L’exposé de Philippe Mesnard, directeur de la Fondation, avait pour thème : « La Trêve a-t-elle eu un sens pour Primo Levi ? » Centré sur Primo Levi le témoin, il a montré comment cet Italien de Turin qui savait à peine, avant la guerre, qu’il était juif, a survécu à Auschwitz en écrivant, devoir de mémoire pour celui qui en était sorti vivant. Ses premiers textes pour Si c’est un homme ne trouvent pas d’éditeur, l’Italie en a assez des horreurs de la guerre, et Primo Levi ne sera finalement publié que grâce à l’appui de déportés, dans une petite maison d’édition, en 1947, sans grand écho. Mais Se questo è un uomo est réédité chez Giulio Einaudi en 1958 et dès lors, traduit, commenté, lu et relu, devient ce texte majeur de la littérature concentrationnaire pour le monde entier.
Après avoir restitué, étape par étape, les circonstances d’une vie et les préoccupations qui sous-tendent l’engagement de l’écrivain italien, le conférencier a commenté deux extraits. D’abord « La zone grise » (Les Naufragés et les Rescapés. Quarante ans après Auschwitz, 1986) qui s’ouvre sur cette question : « Avons-nous été capables, nous qui sommes rentrés, de comprendre et de faire comprendre nos expériences ? » Puis un passage de La Trêve (1963), le récit du retour (après l’arrivée des Russes au camp où seuls les malades n’avaient pas été évacués, il lui faudra attendre neuf mois pour rentrer chez lui à Turin) – « la maison était toujours debout, toute ma famille, vivante, personne ne m’attendait. »
Malgré « la joie libératrice de raconter », il mettra des mois à se réhabituer à un lit moelleux, à perdre l’obsession de la nourriture. Mais un rêve terrible le visite toujours, où tout s’écroule, où le chaos l’environne, où il se retrouve à Auschwitz. Invité dans les lycées italiens, Primo Levi a exercé trois métiers : chimiste, écrivain et « présentateur-commentateur de moi-même, ou plutôt, écrit-il en 1976, de cet autre et lointain moi-même qui avait vécu l’épisode d’Auschwitz et l’avait raconté. » Témoigner par l’écrit, témoigner par la parole. En 1987, il se donne la mort dans la cage d’escalier de son immeuble.

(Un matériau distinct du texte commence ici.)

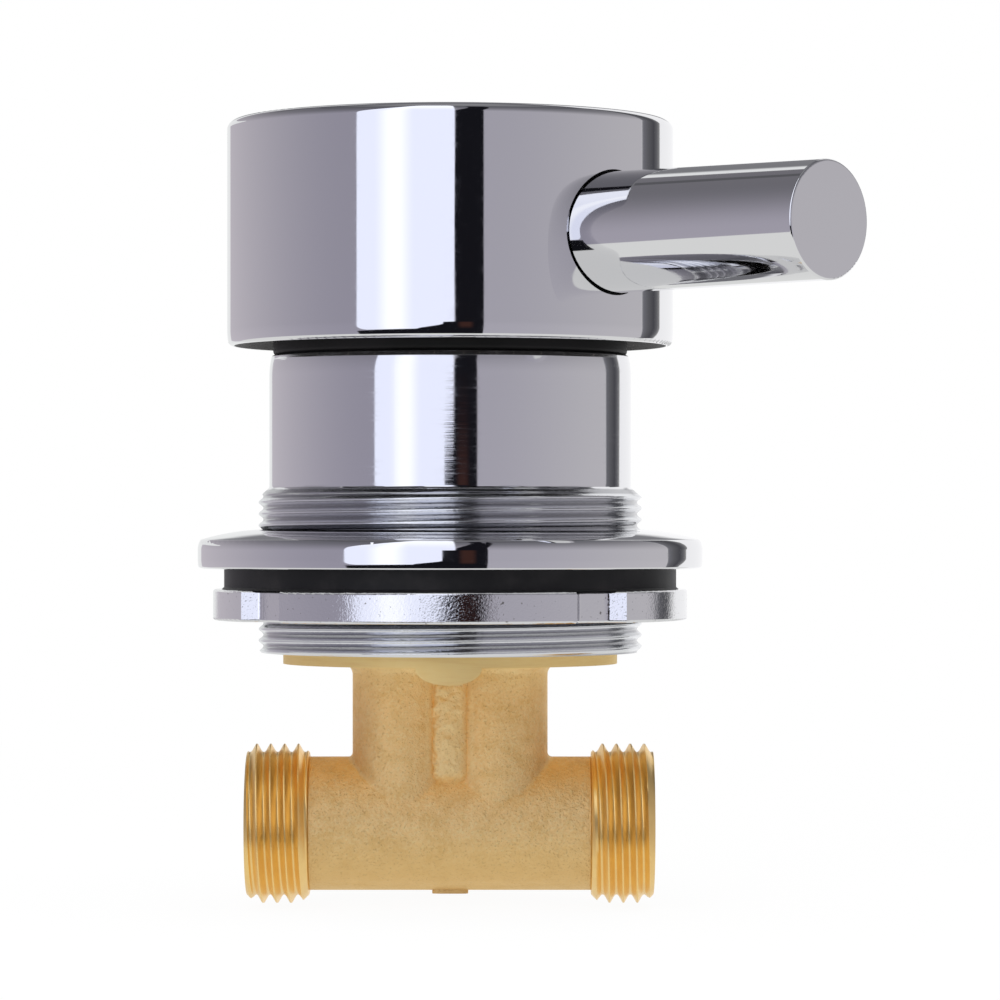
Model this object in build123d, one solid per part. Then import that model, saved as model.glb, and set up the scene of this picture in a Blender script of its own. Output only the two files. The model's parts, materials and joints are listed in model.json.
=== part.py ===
from build123d import *
import os
from math import cos, radians, sin, sqrt, tan

# Single-lever mixing valve that is clamped in a panel. Millimetres.
# The origin is on the valve's axis, in the plane of the flange's back face. +Z points to the handle.
# -Y is the valve's front, and the lever's middle position points that way.

# Chrome sleeve
sleeve_wall = 3.2
sleeve_thread_step = 1.4          # the thread's crests stand this far proud of the plain part
sleeve_thread_length = 21.45
sleeve_drop = 10.95               # lower end, below the flange's back face
sleeve_edge_round = 1.1
thread_fade = 1.2                 # length of the cone where the thread runs out

# Flange ring, gasket and lock nut on the sleeve's thread
thread_play = 0.03
flange_width = 7.9
flange_rim = 3.75                 # level of the edge between the rim and the domed face
flange_dome = 1.3                 # rise of the domed face from that edge to the thread
flange_dome_radius = 32.0
rim_bulge_radius = 2.2            # the rim's upper half curves in towards the edge
rim_bulge_angle = 35.0
flange_edge_round = 0.2
flange_back_round = 0.9
gasket_bore_play = 0.3
gasket_width = 4.2
gasket_thickness = 2.4
gasket_lip = 0.3                  # flared lip on the gasket's lower edge
lock_nut_width = 5.9
lock_nut_height = 4.0
lock_nut_slots = 4
slot_mouth = 8.7
slot_floor = 4.6
slot_depth = 2.1
slot_corner_round = 1.0
slot_angle = -6.0                 # turn of the lock nut's slots about the valve's axis
lobe_edge_round = 0.35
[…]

L’exposition « Primo Levi : de la survie à l’œuvre » est présentée dans la belle bibliothèque du Centre Scolaire des Dames de Marie, installée dans l’ancienne chapelle néo-gothique. Trente panneaux richement illustrés présentent un homme « aux multiples facettes » et son œuvre, ainsi que l’histoire de la Déportation, les camps d’Auschwitz, l’univers concentrationnaire. Des documents filmés sont projetés, près de l’escalier qui mène à la mezzanine. La direction, Mme El Akel et ses élèves du troisième degré ont accueilli le public avec beaucoup de gentillesse, encore merci. L’exposition est ouverte au public sur rendez-vous, jusqu’au 5 mai.